Identification des sources

La première source est évidemment le Soleil à travers ses éruptions chromosphériques et les éjections de masses coronales (CME) mais dont les rayonnements restent par définition locaux et d'une intensité relativement faible (entre quelques dizaines de keV à quelques GeV) par rapport à d'autres sources cosmiques. Nous verrons que le cycle solaire module le flux de rayons cosmiques galactiques et les CME peuvent même bloquer temporairement les rayons cosmiques (cf. l'effet Forbush).

Parmi les autres candidats ayant une portée bien plus considérable et donc bien plus puissants, il y a les étoiles AGB situées sur la branche asymptotique des géantes. Elles émettent un vent stellaire très énergétique et très puissant, riche en éléments lourds, y compris en radionucléides à courte vie. Elle sont presque aussi dangereuses que les supernovae.

Les autres candidats sont les supernovae, les GRB (Gamma-Ray Bursts), les quasars et autres AGN ainsi que les trous noirs actifs (émettant un jet de plasma).

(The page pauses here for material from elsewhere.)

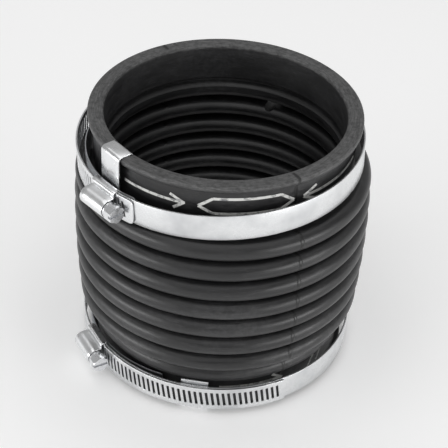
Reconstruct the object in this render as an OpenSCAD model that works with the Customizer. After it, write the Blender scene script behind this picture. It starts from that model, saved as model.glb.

Nous savons que les supernovae libèrent des rayons cosmiques d'une énergie 10 millions de fois plus intense que ceux du Soleil (1000 TeV) et un milliard de fois plus intense dans le cas des pulsars (105 TeV). Or les physiciens ont détecté des rayons cosmiques d'une énergie 10 à 1000 milliards de fois plus intense (106 à 108 TeV) que ceux émis par le Soleil ! Seules des galaxies à noyau actif (des AGN comme les quasars dont le noyau présente une activité élecromagnétique particulièrement intense), les sources GRB ou des astres très compacts comme les trous noirs actifs peuvent générer de telles énergies parfois focalisées dans un faisceau étroit mais il fallait le prouver en découvrant l'astre à l'origine de cette intense émission.

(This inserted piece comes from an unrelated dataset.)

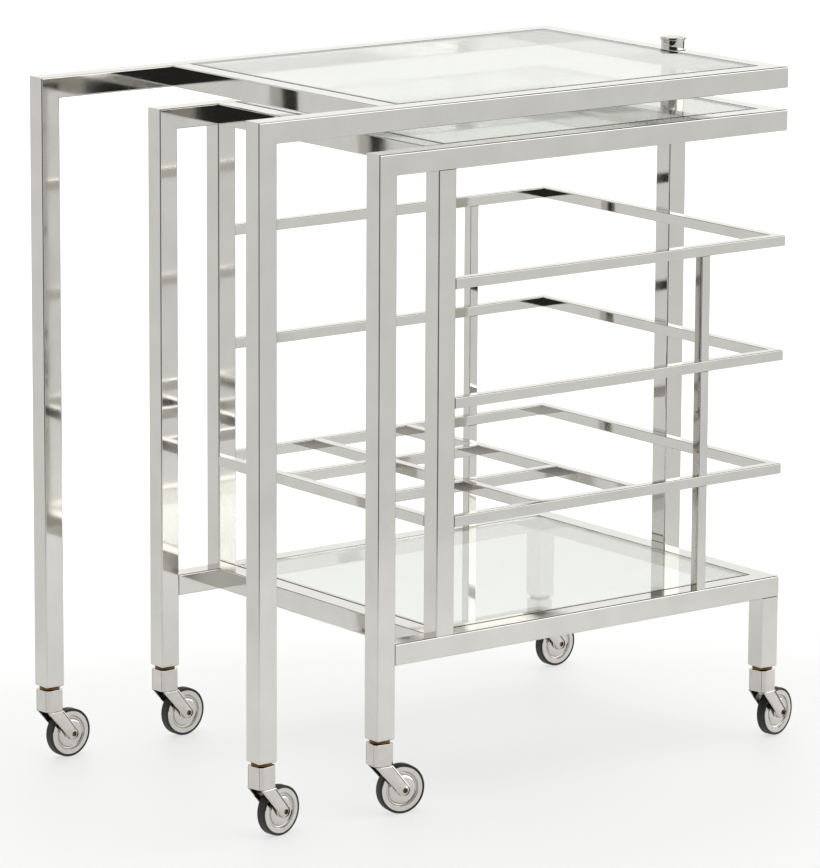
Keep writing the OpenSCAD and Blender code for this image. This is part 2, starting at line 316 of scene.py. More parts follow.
@dataclass
class Finishes:
    """The cart's materials, made once and shared.

    The casters' plating is hazier than the tubes'. Bare turned brass goes dull and brown, so its
    reflections are soft and warm. Turned steel shows soft grey ones.
    """

    chrome: bpy.types.Material = field(
        default_factory=lambda: PlatedMetal("chromed_steel_tube", Metal.CHROME).build()
    )
    caster: bpy.types.Material = field(
        default_factory=lambda: PlatedMetal(
            "chromed_caster_steel", Metal.CASTER_CHROME, 0.05, 0.06, 12.0, 14.0, 0.012
        ).build()
    )
    brass: bpy.types.Material = field(
        default_factory=lambda: PlatedMetal(
            "dull_turned_brass", Metal.BRASS, 0.22, 0.2, 5.0, 8.0, 0.02
        ).build()
    )
    steel: bpy.types.Material = field(
        default_factory=lambda: PlatedMetal(
            "turned_bright_steel", Metal.STEEL, 0.25, 0.15, 6.0, 9.0, 0.01
        ).build()
    )
    glass: bpy.types.Material = field(default_factory=lambda: FloatGlass().build())
    rubber: bpy.types.Material = field(default_factory=lambda: SolidRubber().build())


# ---- Making meshes -------------------------------------------------------------------------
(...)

Niveaux d'énergie des différentes composantes des rayons cosmiques et les instruments au sol capables de les détecter. Document IceCube.

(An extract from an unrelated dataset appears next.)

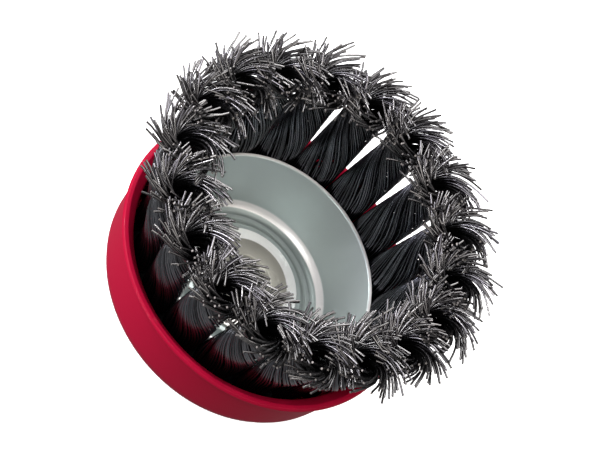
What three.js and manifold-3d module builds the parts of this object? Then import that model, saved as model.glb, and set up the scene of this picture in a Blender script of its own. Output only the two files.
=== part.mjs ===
// Knotted wire cup brush for an angle grinder. Millimetres, +Z from the spindle towards the wire tips.
// The origin is the centre of the hub's back face, where the brush seats on the spindle flange.
import * as THREE from 'three';
import { mergeVertices } from 'three/addons/utils/BufferGeometryUtils.js';
import Module from 'manifold-3d';

const wasm = await Module();
wasm.setup();

// Driving dimensions
const GAP = 0.3;                      // clearance kept between pieces that bear on each other
const HEX_ACROSS_FLATS = 24;
const HEX_HEIGHT = 13;
const HEX_CHAMFER = 1.2;
const BORE_RADIUS = 6;                // M14 x 2 thread, drawn plain at its minor diameter
const BORE_MOUTH_RADIUS = 7.3;        // countersink at both ends of the thread
const SPIGOT_RADIUS = 11;
const HEAD_RADIUS = 15.6;             // rivet head formed inside the dish
const HEAD_FLAT_RADIUS = 12.1;
const HEAD_HEIGHT = 1.3;

const CUP_SHEET = 1.5;
const CUP_RADIUS = 39;                // outside of the cup's straight wall
const CUP_CORNER = 6;
const CUP_WALL_TOP = 30;              // height where the wall starts to flare
const LIP_RADIUS = 42.1;
const LIP_HEIGHT = 34.9;

const PLATE_SHEET = 2.2;
const PLATE_SEAT_RADIUS = 24.5;       // flat middle of the plate, clamped under the dish
const PLATE_RAISED_RADIUS = 27;       // where the raised outer ring starts
const PLATE_RADIUS = 33;
const PLATE_RISE = 3;                 // room for the wire loops under the outer ring
const KNOT_HOLE_CENTRE = 29.7;
const KNOT_HOLE_RADIUS = 2.2;

const DISH_SHEET = 1;
const DISH_BOSS_RADIUS = 17;          // flat middle of the dish, drawn up under the rivet head
const DISH_BOSS_RISE = 1.9;
const DISH_FLOOR_RADIUS = 20.4;       // bottom of the groove round the boss
const DISH_FILLET_RADIUS = 24.4;
const DISH_FILLET_RISE = 2.5;
const DISH_RIM_RADIUS = 31.1;
const DISH_DEPTH = 15.7;

const KNOTS = 18;
const BRUSH_HEIGHT = 67.6;
const LOOP_RADIUS = 1.3;              // the folded bundle where it passes the holder plate
const FLUTE_DEPTH = 0.05;             // share of the radius lost between two strands
const TWIST = THREE.MathUtils.degToRad(-150);

// Levels worked out from the stack
const cupFloor = HEX_HEIGHT + GAP;
const plateFloor = cupFloor + CUP_SHEET + GAP;
const dishFloor = plateFloor + PLATE_SHEET + GAP;
const headFloor = dishFloor + DISH_SHEET + DISH_BOSS_RISE + GAP;
const dishRim = dishFloor + DISH_SHEET + DISH_DEPTH;
const plateTop = plateFloor + PLATE_RISE + PLATE_SHEET;
const knotFoot = plateTop + GAP;
const holeInSheets = SPIGOT_RADIUS + GAP;

const redPaint = new THREE.MeshStandardMaterial({ color: 0xb01c33, roughness: 0.35, metalness: 0.1 });
const zincPlate = new THREE.MeshStandardMaterial({ color: 0x9aa19f, roughness: 0.25, metalness: 1 });
const nutSteel = new THREE.MeshStandardMaterial({ color: 0x8f8e86, roughness: 0.35, metalness: 1 });
const plateSteel = new THREE.MeshStandardMaterial({ color: 0x55575a, roughness: 0.5, metalness: 1 });
const wireSteel = new THREE.MeshStandardMaterial({ color: 0x3c3b3d, roughness: 0.45, metalness: 0.9 });

// A closed three.js geometry as a manifold solid, with its seams welded.
function solid(geometry) {
  const bare = geometry.index ? geometry.clone() : geometry;
  bare.deleteAttribute('normal');
  bare.deleteAttribute('uv');
  const welded = mergeVertices(bare, 1e-4);
  const index = welded.index.array;
  const kept = [];
  for (let i = 0; i < index.length; i += 3) {
    const [a, b, c] = [index[i], index[i + 1], index[i + 2]];
    if (a !== b && b !== c && c !== a) kept.push(a, b, c);
  }
  return new wasm.Manifold(new wasm.Mesh({
    numProp: 3,
    vertProperties: new Float32Array(welded.attributes.position.array),
    triVerts: new Uint32Array(kept),
  }));
}

// A named mesh from a manifold solid.
function piece(name, body, material) {
  const { vertProperties, triVerts } = body.getMesh();
  const geometry = new THREE.BufferGeometry();
  geometry.setAttribute('position', new THREE.BufferAttribute(new Float32Array(vertProperties), 3));
  geometry.setIndex(new THREE.BufferAttribute(new Uint32Array(triVerts), 1));
  geometry.computeVertexNormals();
  const mesh = new THREE.Mesh(geometry, material);
  mesh.name = name;
  return mesh;
}

// A body of revolution about Z. The profile is a list of [radius, height] that runs counter-clockwise.
function turned(profile, sides) {
  const points = profile.map(([radius, height]) => new THREE.Vector2(radius, height));
  return new THREE.LatheGeometry(points, sides).rotateX(Math.PI / 2);
}

// A closed ring of revolution: its profile returns to where it starts.
function ring(profile, sides) {
  return solid(turned([...profile, profile[0]], sides));
}

// Points on an arc in the profile plane, from one angle to the other, in degrees.
function arc(centreRadius, centreHeight, radius, from, to, steps) {
  const points = [];
  for (let i = 0; i <= steps; i += 1) {
    const angle = THREE.MathUtils.degToRad(from + ((to - from) * i) / steps);
    points.push([centreRadius + radius * Math.cos(angle), centreHeight + radius * Math.sin(angle)]);
  }
  return points;
}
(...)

Dans une étude publiée dans la revue "Science" en 2007, une équipe constituée de 370 chercheurs et ingénieurs de 17 pays rassemblés dans la "Collaboration Pierre Auger" annonça qu'elle avait trouvé la réponse à cette énigme : il s'agit des trous noirs supermassifs actifs qui se développent dans le coeur des galaxies, disloquant et avalant des étoiles entières et rejettant des jets de rayonnements (UV, X, gamma, etc.) et des particules nucléaires (protons, nucléi, etc.) dans l'espace intergalactique (cf. ce schéma).

Grâce au détecteur de rayons cosmiques de l'Observatoire Pierre Auger situé près de Malargüe, dans la pampa Argentine, les chercheurs ont tracé quelques rayons cosmiques jusqu'au voisinage de leur source d'émission et ont découvert... des AGN ! Chacun des rayons cosmiques étudié présentait une énergie dépassant 5.7x106 TeV, l'équivalent de l'énergie libérée par l'impact d'une balle de tennis bien frappée. Par comparaison, le collisionneur LHC du CERN atteint à peine 14 TeV dans le centre de masse (et 1150 TeV par collision).

De telles énergies sont si extrêmes qu'elles peuvent seulement se manifester dans les endroits les plus violents de l'univers. Du fait que ces AGN tracent la distribution générale de la matière dans l'univers local (moins de 10 millions d'années-lumière environ soit 100 fois le diamètre de la Voie Lactée), même si les rayons cosmiques peuvent provenir d'autres objets, les trous noirs sont les premiers suspects en raison de leur propention pour la violence. En effet, ces astres effondrés présentent un comportement chaotique extrême à tout point de vue, tant dans l'intensité et les variations des rayonnements que dans les effets gravitométriques.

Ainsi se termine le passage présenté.